We pulled into Montgomery, Alabama at the Rosa Parks Library and Museum at 11am on Saturday; a few minutes later, the five of us plus my mother-in-law were inside a city bus simulator traveling through history. We walked through the attached museum and then drove over to the Alabama Department of Archives & History, which has fairly recently been renovated; it had everything from Native American artifacts to Alabama football memorabilia.
After lunch, the five of us drove toward Selma, stopping at the halfway point of the historic march to Montgomery, where the children completed the “junior ranger” program for the National Historic Trail before parking our car next to the Edmund Pettus Bridge and slowly walking across.
Not long before we took this trip, we saw David Letterman’s Netflix special in which he interviewed President Obama and then walked across the bridge with Congressman Lewis (and I saw the movie “Selma” on a recent flight), so I was familiar with its history and significance, but the children didn’t know much about it or the march from Selma to Montgomery until visiting the Civil Rights Trail stops along the way, reading the displays, and asking lots of questions.
After we’d crossed the bridge, a man walked over to us and declared himself the “unofficial tour guide” for Selma and told us additional stories about the historic march and pointed to just down the street, where Brown Chapel A.M.E. Church lay–the starting place for the march, so we drove by it before heading back to Montgomery to my in-laws’ house.

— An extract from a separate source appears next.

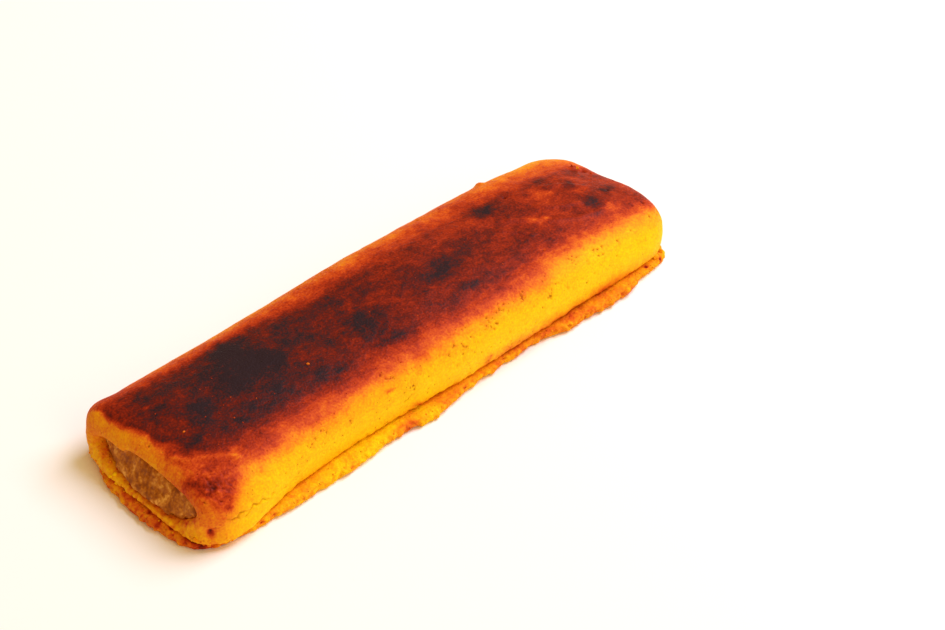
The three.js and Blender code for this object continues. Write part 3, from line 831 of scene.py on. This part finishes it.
def make_base():
    """The bottom sheet of dough, with torn edges that stick out a little past the cover."""
    base = copy_of_node("base", "crust_base")
    soften(base, BASE_VOXEL, BASE_ROUNDS)
    centres, _ = face_places(base)
    thin_out(base, ~at_rim(centres, *BASE_HIDDEN))
    centres, _ = face_places(base)
    refine(base, at_rim(centres, *BASE_EDGE))
    points, normals = read_points(base), read_normals(base)
    edge = smooth_step(np.hypot(normals[:, 0], normals[:, 1]), 0.2, 0.8)
    fine = (0.2 + 0.3 * edge) * lumps(points, 1.1, 33)
    holes = seam_holes(points)
    bake = base_bake(points, fine, holes)
    relief = edge * rough(points, TORN_EDGE) + (1 - edge) * rough(points, BASE_LUMPS) + fine - holes
    above = smooth_step(points[:, 2], 0.1, 0.8)  # the underside stays flat
    points += normals * (relief * above)[:, None]
    write_points(base, settle_base(points))
    write_values(base, "browning", bake)
    return base


# ---- the filling ----

def make_filling():
    """The fruit filling, lumpy where the burst end shows it."""
    filling = copy_of_node("filling", "fruit_filling")
    soften(filling, FILLING_VOXEL, FILLING_ROUNDS)
    centres, _ = face_places(filling)
    thin_out(filling, centres[:, 0] > FILLING_HIDDEN)
    centres, _ = face_places(filling)
    refine(filling, centres[:, 0] < FILLING_SHOWN)
    points, normals = read_points(filling), read_normals(filling)
    shown = towards_front(points, *FILLING_SHOWS)
    relief = FILLING_SWELL + rough(points, FILLING_LUMPS)
    points += normals * (relief * shown)[:, None]
    y, half_width, _, _, drop = LIP_SAG
    low = shown * below(points, *FILLING_FOOT)
    points[:, 2] -= drop * bell(points[:, 1] - y, half_width) * low
    points[:, 0] += shown * FILLING_RECESS * smooth_step(points[:, 1], 2, 15) - FILLING_SPILL * low
    write_points(filling, points)
    return filling


# ---- the crumbs ----

def crumb_places(random):
    """Every crumb's X, Y, Z, radius and browning. Each sinks to the nearest surface afterwards."""
    places = list(CRUMBS)
    half_length, half_width = CRUMB_RING
    for _ in range(LOOSE_CRUMBS):
        turn = random.uniform(0, 2 * math.pi)
        # An oval that is too large for the ring's box and is clipped to it
        x = half_length * np.clip(1.2 * math.cos(turn), -1, 1)
        y = half_width * np.clip(1.6 * math.sin(turn), -1, 1)
        z, radius = random.uniform(*CRUMB_HEIGHTS), random.uniform(*CRUMB_SIZES)
        places.append((x, y, z, radius, random.uniform(*CRUMB_BAKE)))
    for _ in range(TOP_SPECKS):
        x, y = random.triangular(*SPECK_X), random.triangular(*SPECK_Y)
        radius, brown = random.uniform(*SPECK_SIZES), random.uniform(*SPECK_BAKE)
        places.append((x, y, TOP_Z, radius, brown))
    return places


def make_crumb(random, number, spot, radius, brown):
    """One crumb: a ball, made uneven by two sizes of lumps and stretched at random."""
    # Those that stand out get a rounder ball; the small ones, over a hundred, have 80 faces each
    rounds = 3 if radius > CRUMB_SIZES[1] else 2
    bpy.ops.mesh.primitive_ico_sphere_add(subdivisions=rounds, radius=radius * MM, location=(0, 0, 0))
    crumb = bpy.context.object
    points = read_points(crumb)
    layers = [(radius, 0.35, 50 + number), (0.4 * radius, 0.2, 90 + number)]
    bumps = 1 + rough(points, layers)
    stretch = random.uniform(0.7, 1.3, 3)
    write_points(crumb, points * bumps[:, None] * stretch + spot)
    write_values(crumb, "browning", np.full(len(points), brown))
    return crumb


def make_crumbs(cover, base):
    """Crumbs stuck to the crust, each half sunk in the nearest surface, joined into one mesh."""
    random = np.random.default_rng(5)
    made = []
    for number, (x, y, z, radius, brown) in enumerate(crumb_places(random)):
        wanted = Vector((x, y, z)) * MM
        spots = [piece.closest_point_on_mesh(wanted)[1] for piece in (cover, base)]
        spot = min(spots, key=lambda place: (place - wanted).length)
        made.append(make_crumb(random, number, np.array(spot) / MM, radius, brown))
    make_active(made[0])
    for crumb in made:
        crumb.select_set(True)
    bpy.ops.object.join()
    crumbs = bpy.context.object
    crumbs.name = "crust_crumbs"
    return crumbs


# ---- the studio ----

# The camera stands at this azimuth and elevation, this far from the point that it looks at
CAMERA_AZIMUTH = -45.1
CAMERA_ELEVATION = 39.6
CAMERA_ROLL = 0.9
CAMERA_DISTANCE = 505
AIM = (17.56, -10.25, 7.66)
LENS = 76.19
SENSOR_WIDTH = 36.0
# Softboxes: name, azimuth, elevation, distance and size in m, power in W, colour as linear RGB
SOFTBOXES = [
    ("key", 78, 52, 1.4, 0.95, 18.2, (0.97, 0.99, 1.2)),
    ("side", -4, 35, 1.4, 0.8, 4.4, (1.0, 0.86, 0.55)),
]
ROOM_COLOUR, ROOM_STRENGTH = (1.0, 0.69, 0.28, 1.0), 0.5  # warm light from all round
FLOOR_SIZE = 6  # in m


def direction(azimuth, elevation):
    """The way from the roll to that azimuth, which is 0 on the -Y side, and elevation, in degrees."""
    a, e = math.radians(azimuth), math.radians(elevation)
    return Vector((math.sin(a) * math.cos(e), -math.cos(a) * math.cos(e), math.sin(e)))


def make_camera():
    """The camera, at the viewing angle of the photograph."""
    back = direction(CAMERA_AZIMUTH, CAMERA_ELEVATION)
    level = Vector((0, 0, 1)).cross(back).normalized()
    roll = Matrix.Rotation(math.radians(CAMERA_ROLL), 3, back)
    right = roll @ level
    up = back.cross(right)
    data = bpy.data.cameras.new("camera")
    data.lens = LENS
    data.sensor_width = SENSOR_WIDTH
    data.clip_start = 0.01
    camera = bpy.data.objects.new("camera", data)
    bpy.context.collection.objects.link(camera)
    camera.matrix_world = Matrix((right, up, back)).transposed().to_4x4()
    camera.location = (Vector(AIM) + back * CAMERA_DISTANCE) * MM
    bpy.context.scene.camera = camera


def make_softbox(name, azimuth, elevation, distance, size, power, colour):
    """A square softbox, turned to the roll."""
    bpy.ops.object.light_add(type="AREA", location=direction(azimuth, elevation) * distance)
    light = bpy.context.object
    light.name = name
    light.rotation_euler = direction(azimuth, elevation).to_track_quat("Z", "Y").to_euler()
    light.data.size = size
    light.data.energy = power
    light.data.color = colour


def make_studio():
    """A plain pale floor, soft light and a plain view of the colours."""
    bpy.ops.mesh.primitive_plane_add(size=FLOOR_SIZE, location=(0, 0, 0))
    floor = bpy.context.object
    floor.name = "floor"
    floor.data.materials.append(paper_material())
    for softbox in SOFTBOXES:
        make_softbox(*softbox)
    world = bpy.data.worlds.new("studio")
    bpy.context.scene.world = world
    world.use_nodes = True
    background = world.node_tree.nodes["Background"]
    background.inputs["Color"].default_value = ROOM_COLOUR
    background.inputs["Strength"].default_value = ROOM_STRENGTH
    view = bpy.context.scene.view_settings
    view.view_transform = "Standard"
    view.look = "None"


# ---- the roll ----

make_studio()
make_camera()
# Brushed with egg and browned by the oven: close-grained, with a faint sheen where it is darkest
browned = crust_material("egg_washed_shortcrust", roughness_pale=0.62, roughness_brown=0.45, bump=0.14)
# Rolled out and left bare: matt and crumbly, as if floured
pale = crust_material("pale_shortcrust", roughness_pale=0.75, roughness_brown=0.6, bump=0.3)
cover = make_cover()
base = make_base()
crumbs = make_crumbs(cover, base)
finish_piece(cover, browned, "cover")
finish_piece(base, pale, "base")
finish_piece(make_filling(), fruit_paste_material(), "filling")
finish_piece(crumbs, pale)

Other than its history, Selma seemed a very sad place. Many of the storefronts looked boarded up and abandoned. The homes near the chapel appeared to be dilapidated government housing. I couldn’t help but feel badly for the people still living there.
We had a wonderful dinner in the river walk area of Montgomery at Central before walking along the river and seeing fireworks from the Biscuits stadium and a statue of Hank Williams in front of the local Beasley Allen office.
On Sunday, we had tickets to the Legacy Museum and National Memorial for Peace and Justice created by the Equal Justice Initiative, and it may be the most powerful museum experience I’ve ever had.
I think most of us have heard in history class that kangaroo courts and lynching happened in our country, but I don’t think most of us recognize its volume, frequency, or recency. Here are the names of lynching victims in Fulton County, where I live:
805 counties all over the country are represented by large steel rectangles hanging from the ceiling of the memorial, and on each rectangle are names like we see on the one above (though most are only one column). Many of the dates are from post WWII (I couldn’t believe after uniting as a nation to fight genocide in Europe we still had this issue for several decades in America). There are 4400 names inscribed.
In the museum are displays that include shelves full of glass jars with dirt from sites where lynchings took place. There are informational placards telling the reasons, such as “for reprimanding white children who threw rocks at her” or “for working to organize a union among sharecroppers” or “talking disrespectfully to young white men” or “for reporting a group of white men who attacked him.” It’s appalling.
There’s information on disparities in incarceration and how the 13th Amendment’s “except as a punishment for crime…” caveat allowed involuntary servitude to continue after the Amendment’s ratification. It’s eye-opening.
We didn’t allow the children into all of the areas of the museum, and while the subject matter was heavy, just as we didn’t skip Hiroshima while in Japan, Manzanar in California, or the 9/11 Memorial while in New York, we didn’t gloss over this aspect of our history here, and we never will skip the hard parts to see and contemplate while exploring the world’s parks, cities, and attractions.
Our little 2-day roadtrip through the Alabama Civil Rights movement ended with a delicious brunch at Cahawba House with the in-laws before we headed northeast on I-85 back to Atlanta, but the conversations from that weekend and the impact of our experiences together have continued.
The “lynching memorial” (as it’s become commonly known) has received over 100,000 visitors in just a few months. If you can join their ranks, take a couple hours in Montgomery to learn the lessons presented there.